If a lien is sold, the biggest immediate threat to the co-op or to the condo unit-owner is that the late fees double immediately. While DOF charges an annual nine percent interest on outstanding tax bills, after the lien is sold, the collection company charges an annual eighteen percent interest, compounded daily. If the taxpayer does not pay the full amount, the lien-holder can eventually foreclose on a property and sell it to someone else, according to the finance department's website.

So what's a board to do?

First things first, don't panic. Boards can go on-line at the Department of Finance website, type in the address of the property, and find out how much the building owes in back property taxes and water bills, and then direct the managing agent to pay them.

Burton Wallack, president of Wallack Management, says his company frequently monitors the DOF's website and sends warning notices to condo owners who may have missed a property tax payment. In condominiums, individual unit-owners pay property taxes but the water bill is paid out of the common charges. In the case of co-ops, the maintenance charges pay for both the property taxes and water bills.

Unpaid water bills in any amount are liens against the property, explains Natalie Millner, a spokeswoman with the city's Department of Environmental Protection. "Which means that if a property is having a title search today, and the bill is delinquent (unpaid for 30 days) it must be paid to get clear title." If the building's property taxes are sold in a lien sale, "then unpaid water and sewer charges of any amount are added to the unpaid tax balance."

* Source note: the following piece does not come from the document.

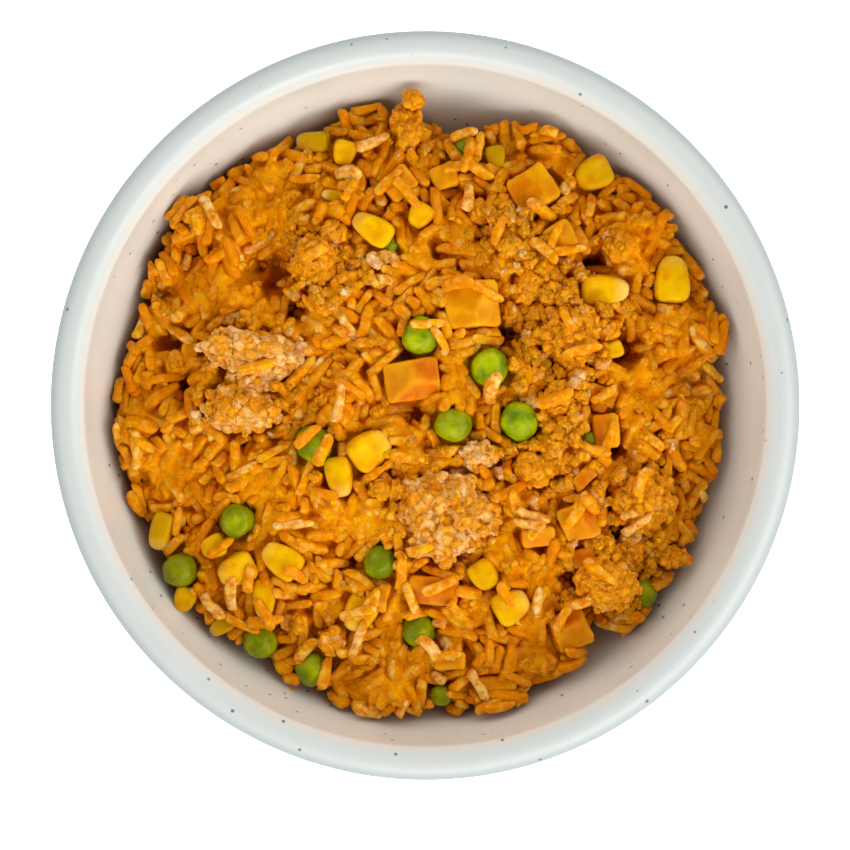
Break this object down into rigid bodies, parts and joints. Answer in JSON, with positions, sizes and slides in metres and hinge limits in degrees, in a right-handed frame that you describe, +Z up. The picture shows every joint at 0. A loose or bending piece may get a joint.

Mark Schwartz, president of New York Water Management, which investigates the payment of property taxes and water bills for co-ops and condos around New York, says that the city's website often does not reflect the current bill balance. Schwartz, who is managing the water bills for the Columbia condominium on the Upper West Side, says the condo had just recently adjusted its outstanding balance after waiting two years for DEP to read the new water meters it had installed. In the two years' time, the water bill had shot to $200,000. The condominium had paid the bill and was waiting for the adjustment to be posted, says Schwartz. "We just got it sorted out. The credits should be posted any day."

In the rare event that the tax liens on a co-op or condo are sold, it is even rarer for foreclosure proceedings to begin. Barbara Epler, a spokeswoman with JER Revenue Services, a Connecticut-based tax lien company that does a booming business collecting back taxes from delinquent taxpayers, estimates that since the company began doing business with New York City in 1996, JER has collected $880 million in delinquent taxes. Of the residential properties JER has sought back taxes from, 1,241 were residential condos and 24 were co-ops. Of the condos, foreclosure proceedings were started on about half of the properties; but to date, the company has foreclosed on less than 65. Of the 24 co-ops, 22 paid before a foreclosure was initiated and the remaining two "paid after we initiated foreclosure," says Epler.

Roman says that the finance department has done considerable outreach to make sure homeowners know what their responsibilities are regarding real estate taxes, holding workshops at the offices of the borough president in each borough and making its website user-friendly. Property owners can go to the website - www.nyc.gov/html/dof/html/nycserv_tax_epayment.html - and type in their address to learn whether they are current in their taxes. To check the status of the water bill, property owners will also need the water bill account number in the upper right-hand corner of the bill. If homeowners have questions, they can also contact DEP customer service at (718) 595-7000 or the city finance department at (718) 935-9500. The DOF also sends out warnings before liens are sold, giving owners 60 days' notice, 30 days' notice, and then 10 days' notice before the properties are placed in a sale.

But at the end of the day, the burden of knowing whether the co-op or condo is current with the city is the responsibility of the co-op board and individual condo owners. "The key is not to ignore them, the key is to pay them," says Goldman about outstanding water and tax bills. Once the outstanding property taxes become a tax lien, "it becomes an in rem [civil forfeiture] proceeding and that's when it becomes difficult to deal with. And very expensive."